From: Spike Jones (spike66@attglobal.net)
Date: Thu Jul 05 2001 - 21:26:19 MDT

 I am endebted to Anders Sandberg for this idea.

 The air we breathe consists of about 0.2 atmospheres
 of oxygen and about 0.8 atmospheres nitrogen. Divers
 have shown that helium can be substituted for the nitrogen,
 since the body does not use either substance. Helium
 actually works better for high pressure applications, since it is
 a noble gas, and so does not react with or dissolve in the
 bloodstream like nitrogen will do under sufficient pressure.
 In a diving bell, oxygen can be held at .2 atmospheres and
 helium added with no apparent harm or discomfort to the

 The noble gas xenon is chemically similar to helium,
 except for being nearly 33 times denser.
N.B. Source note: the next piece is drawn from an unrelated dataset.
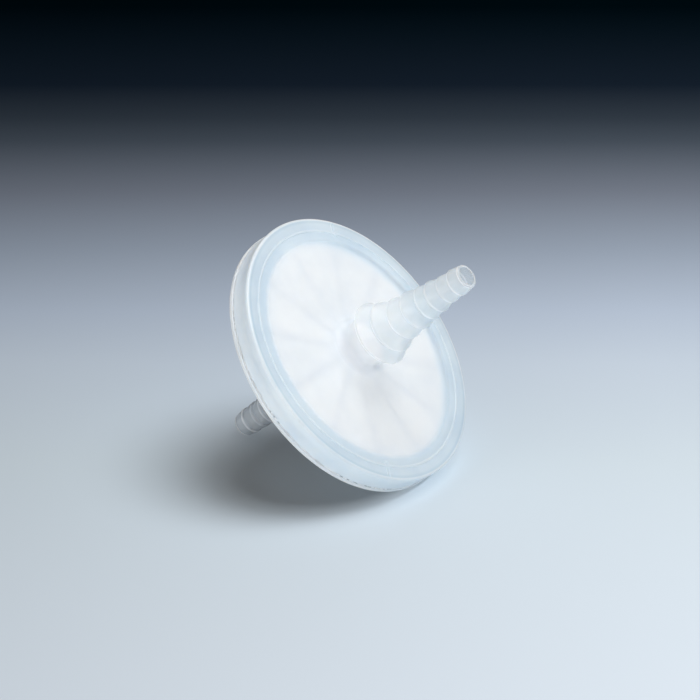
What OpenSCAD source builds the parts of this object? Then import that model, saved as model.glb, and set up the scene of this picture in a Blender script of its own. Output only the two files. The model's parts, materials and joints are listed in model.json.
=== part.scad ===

If a person
 were to be placed in a pressure chamber with oxygen held at
 0.2 atmospheres, then xenon added until the total pressure came
 up to about 190 atmospheres, the density of the gas mixture
 in the chamber would be about equal to that of water. The
 person would then float. It would simulate weightlessness
 better than being in water, since the xenonaut could breathe the
 medium in which she was floating.

 The partial pressure of oxygen would need to be increased
 somewhat to counteract the tendency of the oxygen to
 float to the top, however there is no reason to doubt that
 humans could swim in xenon. The experience would not
 be exactly the same as floating in your living room however,
 for the pitch of the voice varies as the inverse square root
 of the density of the medium. The xenon swimmer's voice
 would be lowered by nearly 4 octaves, causing her to talk
 like Lurch the butler.

 It would take no extraordinary engineering of pressure vessels
 to accommodate 190 atmospheres. In fact even a relatively
 thin walled container would do fine, if one could arrange to lower
 it into the sea as the pressure is raised. Alternately, the chamber
 could be placed at the bottom of a mile-deep shaft and water could
 be allowed to flow in as the pressure is raised, then drained
 as the pressure is lowered. Even if the pressure needed to be
 dropped quickly, this should not present a problem, since it has
 been pointed out that the solubility of xenon is negligible. The worst
 possible effect would be the expanding xenon would escape from
 the bodily orifices into which it has been forced during the
 pressurization, perhaps creating embarrassing noises.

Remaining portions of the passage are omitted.